UFC planuje wykorzystać znakomite relacje Dany White’a z Donaldem Trumpem i zorganizować nietuzinkową galę w Białym Domu. Prezydent Stanów Zjednoczonych regularnie pojawia się na eventach największej organizacji MMA na świecie, często zajmując krzesełko pod samym oktagonem.
W przyszłym roku, dokładnie 4 lipca 2026, przypada 250. rocznica uchwalenia Deklaracji Niepodległości Stanów Zjednoczonych. To właśnie wtedy na terenie Białego Domu ma dojść do wiekopomnej gali UFC. Akces do występu podczas tego wydarzenia wyraziło wielu zawodników, choć zdarzyli się i tacy, co wcale o tym nie myślą. Derrick Lewis przyznał, że ze względu na policyjną kartotekę zapewne nie może znaleźć się zbyt blisko pałacu prezydenckiego.

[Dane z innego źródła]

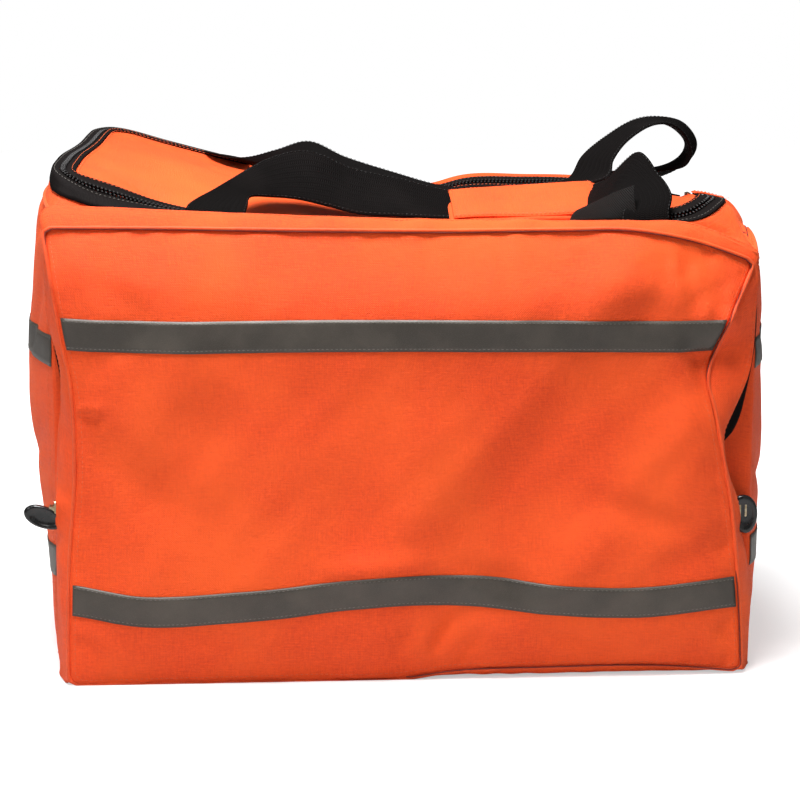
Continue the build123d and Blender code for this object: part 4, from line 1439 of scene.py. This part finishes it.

Tymczasem Jon Jones, który przed kilkoma tygodniami ogłosił sportową emeryturę, ochoczo zareagował na doniesienia o gali UFC w Białym Domu. Jeden z najlepszych fighterów w historii z chęcią zawalczyłby na tym wydarzeniu. A potencjalna walka z Tomem Aspinallem o pas wagi ciężkiej przykułaby uwagę kibiców na całym świecie.
Jon Jones zareagował na słowa Dany White’a
Potencjalna sprzedaż i zainteresowanie nie zaślepiły jednak szefa UFC. Dana White zapytany o możliwy występ Jonesa na konferencji prasowej po UFC 318 wprost przyznał, że jest to zbyt duże ryzyko.
– Nie chodzi nawet o to, że wygrałby pas. Wiecie, jakie mam wobec niego odczucia. Nie mogę zaryzykować stawiania go na świeczniku, by potem pomysł poszedł w diabły. Zwłaszcza, jeśli mowa o gali w Białym Domu – powiedział sternik UFC.
Kibice, a zwłaszcza Dana White, pamiętają, jak liczne wybryki Jonesa psuły plany organizacji, czy nawet wymuszały odwoływanie całego eventu. Jon tymczasem poczuł się zawiedziony wypowiedzią byłego przełożonego:
– Widziałem komentarz z konferencji prasowej, jestem trochę zawiedziony, ale wciąż pozostaję w gronie zawodników testowanych przez agencję antydopingową. Będę trenował jak profesjonalista, by być przygotowanym na to, co może się wydarzyć. Taka walka miałaby dla mnie wielkie znaczenie, bo to byłby pojedynek dla kraju. Nie chodziłoby tutaj o wypłatę czy pas mistrzowski – napisał w mediach społecznościowych.